Si yo tuviera razón, se acabó la época de hacer planes a largo plazo. Todo y siempre es hoy, con sus buenas y sus malas. Para decirlo fuerte y claro: ese futuro, si existe, nos exige que sobrevivamos al presente. Es el presente al que hay que confrontar. Más allá de eso, no hay nada. Y menos hay futuro. O dicho de otra forma: el futuro es el combate al presente. Porque todo puede cambiar hoy, sobre todo si estamos desatentos.

Tanta filosofía, tanto arte, tantas reivindicaciones sociales parecían la base sólida de un futuro mejor. Pero en el camino se cruzaron guerras, ambiciones, desastres naturales. Claro que volver hacia atrás es imposible. ¿Y rajar hacia adelante sin saber qué nos espera no lo es?

Vender futuro hoy es lo mismo que vender humo. De la misma forma que el capitalismo nos vendió la horrible idea del progreso infinito. ¿Qué significaba progresar siempre? ¿Para qué? ¿Para ir adónde? ¿Todo para escapar de la vida de nuestros padres, con el día largo, la siesta, la silla en las veredas, los ravioles de los domingos? Ya está demostrado que el progreso infinito engorda a los de siempre y a nosotros nos rompe el lomo, además de ser un engaña-pichanga.

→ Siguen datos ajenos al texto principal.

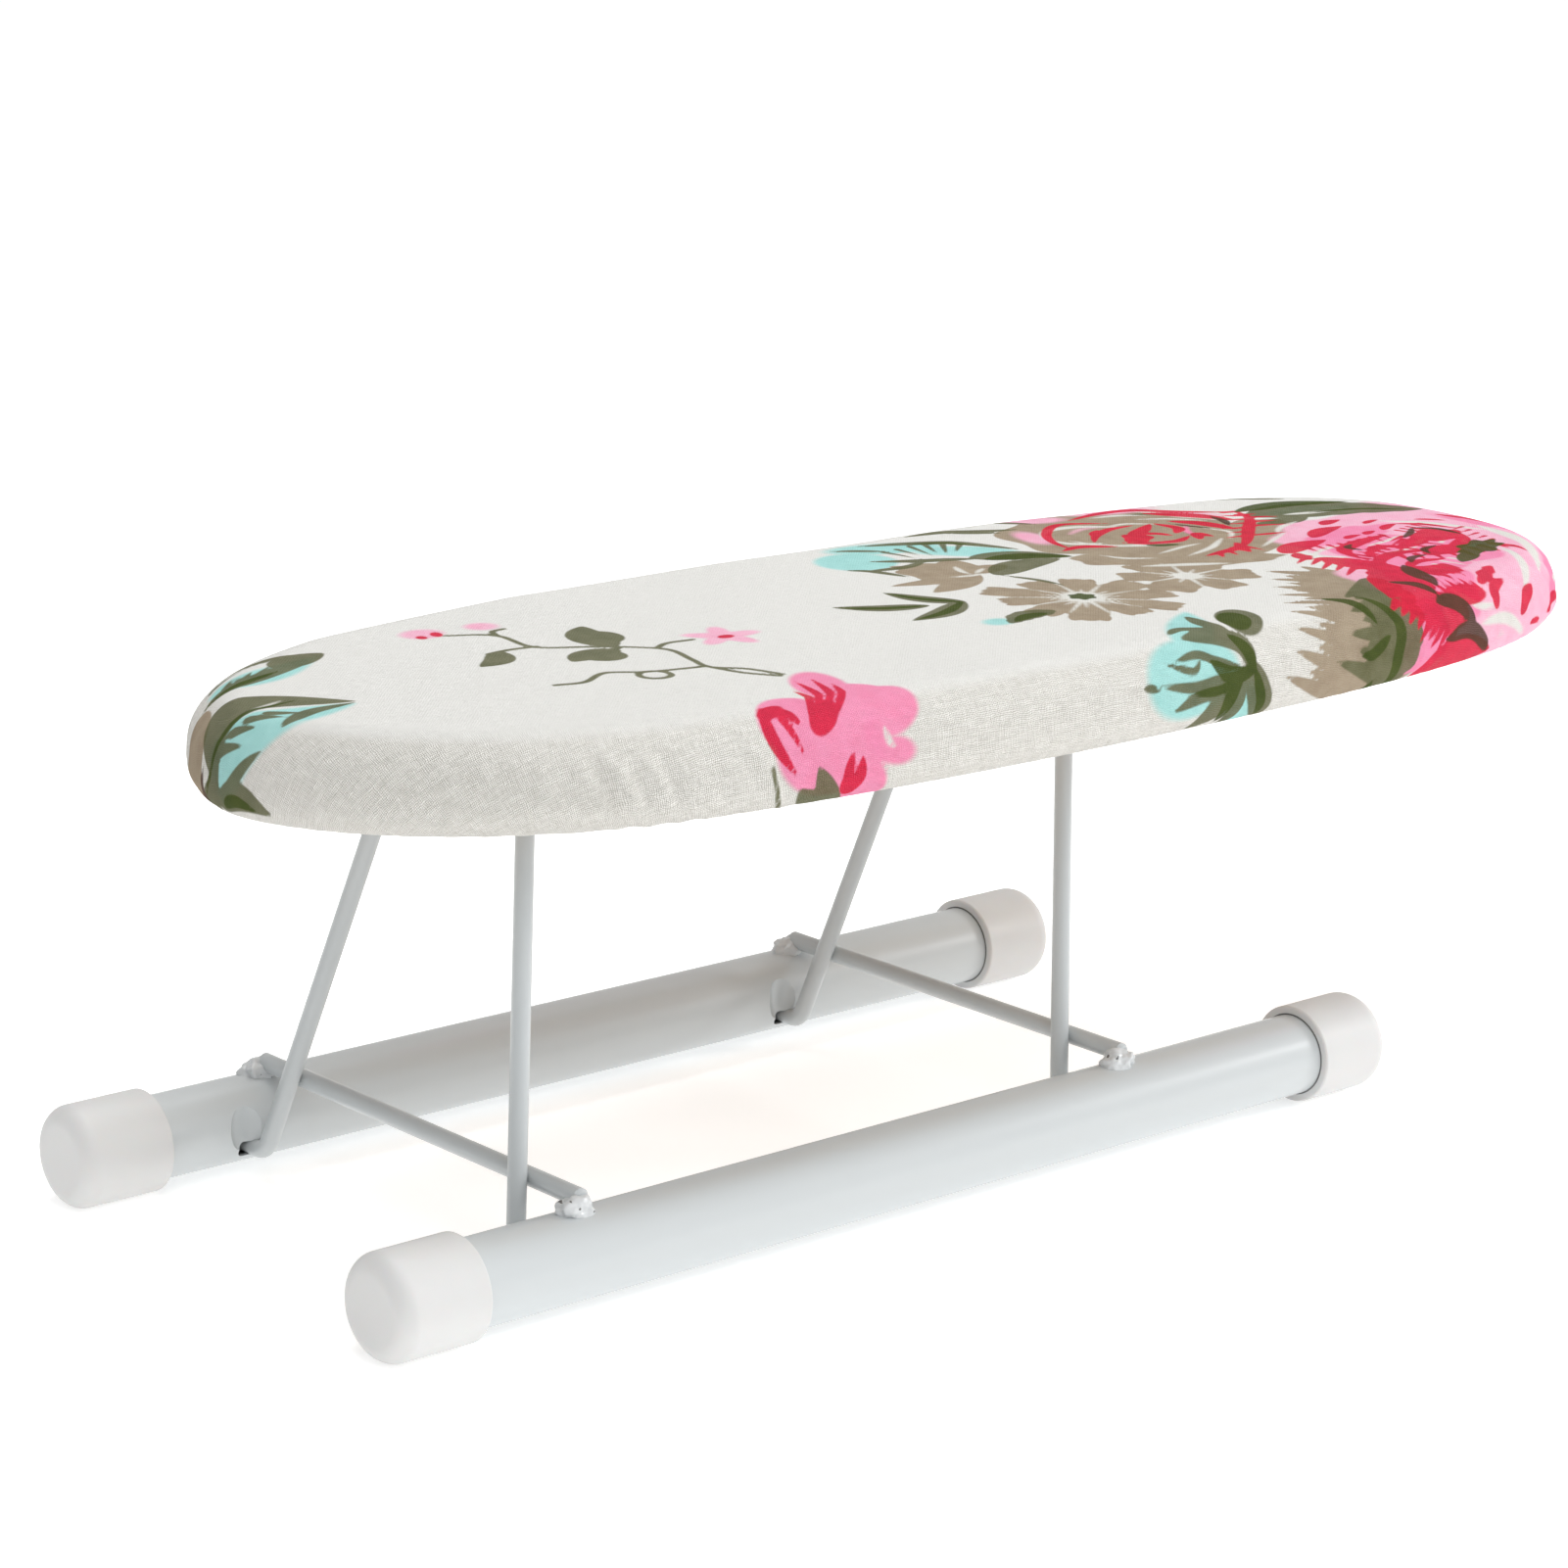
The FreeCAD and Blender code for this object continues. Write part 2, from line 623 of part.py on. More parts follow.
def make_elastic():
    """The elastic loop at the edge of the cover's hem, just under the deck."""
    low = f"({DECK_Z} - Sizes.layer_gap - Sizes.elastic)"
    high = f"({DECK_Z} - Sizes.layer_gap)"
    reach = "(Sizes.hem_width + Sizes.layer_gap)"
    outer = slab("elastic_outer", reach, low, high)
    inner = slab("elastic_inner", f"({reach} + Sizes.elastic)", f"{low} - 1", f"{high} + 1")
    ring = cut("elastic_ring", outer, inner)
    radius = value("Sizes.elastic_edge_radius")
    levels = [(lambda edge, z=value(z): is_level(edge, z), radius) for z in (low, high)]
    done(fillet("hem_elastic", ring, levels), "hem_elastic")


def make_clip(ending, x, y):
    """A saddle clip: a strap bent round the top bar, with two flat ears screwed to the deck."""
    node = f"leg_clip_{ending}"
    body = doc.addObject("PartDesign::Body", node)
    drop = "(Sizes.bar_gap + Sizes.wire_dia / 2)"
    wall = f"({CLIP_R} + Sizes.clip_thick)"
    end = f"({wall} + Sizes.clip_ear)"
    sheet_low = f"({drop} - Sizes.clip_thick)"
    sketch = sketch_on(body, "XZ_Plane", f"{node}_section")
    section = (
        (f"-{end}", drop),
        (f"-{end}", sheet_low),
        (f"-{wall}", sheet_low),
        (f"-{wall}", f"-{wall}"),
        (wall, f"-{wall}"),
        (wall, sheet_low),
        (end, sheet_low),
        (end, drop),
        (CLIP_R, drop),
        (CLIP_R, f"-{CLIP_R}"),
        (f"-{CLIP_R}", f"-{CLIP_R}"),
        (f"-{CLIP_R}", drop),
    )
    polygon(sketch, section)
    strap = body.newObject("PartDesign::Pad", f"{node}_strap")
    strap.Profile = sketch
    strap.setExpression("Length", "Sizes.clip_width")
    strap.Midplane = True
    inner = value(CLIP_R)

    def in_hollow(edge):
        box = edge.BoundBox
        flat = abs(box.ZMin + inner) < 1e-3 and abs(box.ZMax + inner) < 1e-3
        return flat and abs(abs(box.XMin) - inner) < 1e-3 and box.XLength < 1e-3

    outer = value(wall)

    def on_back(edge):
        box = edge.BoundBox
        flat = abs(box.ZMin + outer) < 1e-3 and abs(box.ZMax + outer) < 1e-3
        return flat and abs(abs(box.XMin) - outer) < 1e-3 and box.XLength < 1e-3

    tip = value(end)

    def at_ear(edge):
        box = edge.BoundBox
        return abs(abs(box.XMin) - tip) < 1e-3 and box.XLength < 1e-3 and box.YLength < 1e-3

    hollow = round_edges(body, strap, f"{node}_hollow", f"{CLIP_R} - 0.01", in_hollow)
    back = round_edges(body, hollow, f"{node}_back", f"{wall} - 0.02", on_back)
    ears = round_edges(body, back, f"{node}_ears", "Sizes.clip_corner_radius", at_ear)
    holes = sketch_on(body, "XY_Plane", f"{node}_screw_holes")
    for sign in (-1, 1):
        circle(holes, f"{sign} * {ear_middle()}", "0", "Sizes.screw_dia / 2 + Sizes.screw_play")
    doc.recompute()
    punched = body.newObject("PartDesign::Pocket", f"{node}_punched")
    punched.Profile = holes
    punched.Type = "ThroughAll"
    punched.Midplane = True
    doc.recompute()
    if punched.Shape.Volume > ears.Shape.Volume - 1:
        raise RuntimeError(f"{node}: the screw holes cut nothing")
    body.Tip = punched
    place(body, x, y, BAR_Z)
    done(body, node)


def make_screw(name, x, y):
    """One wood screw: a rounded head under the clip's ear and a pointed shank into the deck."""
    body = doc.addObject("PartDesign::Body", name)
    sketch = sketch_on(body, "XZ_Plane", f"{name}_half")
    shank = "Sizes.screw_dia / 2"
    point = "(Sizes.screw_depth - Sizes.screw_point)"
    under = "(-Sizes.clip_thick)"
    crown = "(-Sizes.clip_thick - Sizes.head_height)"
    rim = "Sizes.head_dia / 2"
    corners = (
        ("0", crown),
        (rim, crown),
        (rim, under),
        (shank, under),
        (shank, point),
        ("0", "Sizes.screw_depth"),
    )
    polygon(sketch, corners)
    turned = revolve(body, sketch, f"{name}_turned")
    radius = value(rim)
    height = value(crown)
    body.Tip = round_edges(
        body, turned, f"{name}_head", "Sizes.head_radius", lambda edge: is_ring(edge, radius, height)
    )
    return place(body, x, y, DECK_Z)


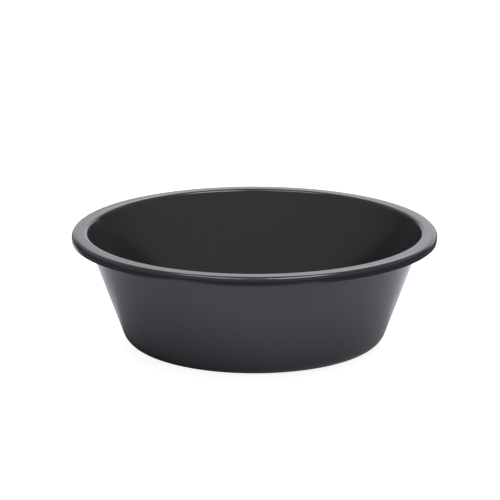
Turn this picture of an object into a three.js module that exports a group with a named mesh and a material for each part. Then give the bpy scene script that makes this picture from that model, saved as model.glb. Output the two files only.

Dar todas las batallas cada día es la única garantía. Y sé que garantía es una palabra imperfecta. Me refiero a las batallas personales, las colectivas, las nacionales e incluso las internacionales, aquellas que parecieran que no nos joden hasta que nos joden.

Esa idea del progreso infinito significó incluso romper a la familia como núcleo porque lo que importaba era que todos nos volviéramos mano de obra del capital de otros. No les bastó con destruir los proyectos colectivos, también tuvieron que intentar destruirnos como individuos.  Abandonar la idea del futuro es “renunciar al proyecto intelectual de la ilustración” (dice Ray Brassier en un libro sobre Aceleracionismo), que es el proyecto que nos trajo hasta acá, con sus malas y sus muy malas. Saque cuentas, doña. La otra es seguir acelerando hacia adelante, hacia cualquier lado. Hasta chocar o morir, o hacia algo que aún desconocemos, pero que no pinta nada bien.